In the old days, reporters had more respect for confidential -- or off-the-record -- comments than today, Mr. Trohan said. He recalled Roosevelt's off-the-record criticism of one of his detractors.

"Well, what else can you expect from a Jew?" Mr. Trohan recalled the president as saying.

"Of course, if that word got out it would be murder," Mr. Trohan said, "so we protected him."

Mr. Trohan thinks the news media of today are too liberal and unfair. To his mind, reporters were far harder on Dan Quayle about his draft record than they were on Bill Clinton.

The news media's attitude toward Mr. Clinton was: "He's a draft TC dodger, but he's our draft dodger, so we got to like him," Mr. Trohan said.
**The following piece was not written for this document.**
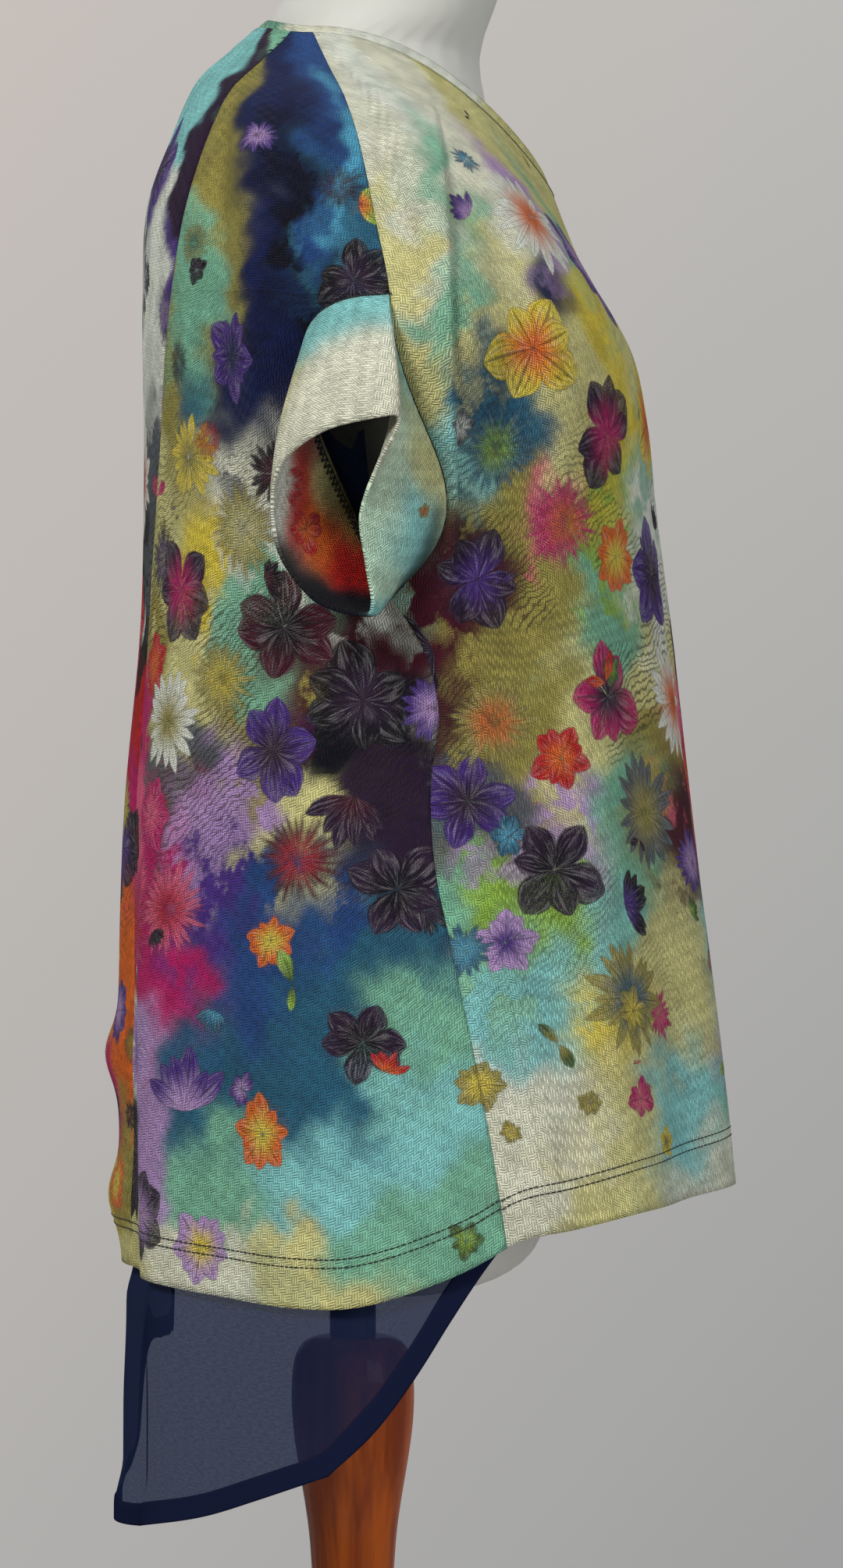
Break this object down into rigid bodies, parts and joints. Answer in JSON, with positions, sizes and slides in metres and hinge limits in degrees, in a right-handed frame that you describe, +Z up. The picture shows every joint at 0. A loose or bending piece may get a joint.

Mr. Trohan was born in Mount Carmel, Pa., in 1903. His family moved to Chicago when he was five and he began working as a reporter at a small, daily newspaper when he was in his teens.

Mr. Trohan specialized in feature stories -- those that often focus on a colorful personality, or an interesting place or event. Like other journalists of the day, he sometimes made things up to give his pieces more flair.

"I would sort of stretch the facts," he said.

Some of his subjects didn't mind. He invented witty dialogue for them and they appeared all the more clever.

But one day Mr. Trohan got in trouble.

He was writing about an employee who fled a mortuary claiming it was haunted. Mr. Trohan wrote that police had investigated the mortuary and that the only spirits they found were in a bottle.

Funny. But not true.

The story was written during Prohibition. The young man complained and Mr. Trohan obliged with a correction.

One of Mr. Trohan's biggest breaks came around noon Feb. 14, 1929. He was filling in for another reporter when a call came in that some men had been killed in a garage. The city editor was skeptical and refused to give him cab fare to cover it.

"So, I took a streetcar to go cover the biggest crime story in gangland . . . history," Mr. Trohan said.

When he arrived at the site of the St. Valentine's Day Massacre, he learned that six men had been executed with machine guns.

"Twenty, twenty-two North Clark Street," he said. "I can remember the address."

"The room was full of blood. Some of them had the tops of their heads cut off with bullets. It was pretty bad."

Soon afterward, the Chicago Tribune hired him.

After retiring from daily journalism, Mr. Trohan spent six years in Ireland writing his memoirs, "Political Animals, Thirty-Eight Years Washington-Watching by the Chicago Tribune's Veteran Observer." The book was published by Doubleday and Co. in 1975.

Mr. Trohan moved to Columbia three years later to be closer to his grandchildren. Although he lives outside the Beltway now, he stays in touch with some of his former subjects.

Last month, Richard Nixon sent him a copy of one of his recent books. Included was a personal note.

"I wanted you to know . . . how grateful I am for your hard-hitting and objective coverage of my activities over the years, but even more for your counsel and loyal friendship," Mr. Nixon wrote.

Mr. Trohan no longer reads newspapers. His eyes are failing and he must use a magnifying machine to read books or sign checks.

He doesn't write much anymore either.

"I've done all my writing, and I don't think I'm Shakespeare," he said. "I was a journalist -- let's face it -- not a great writer."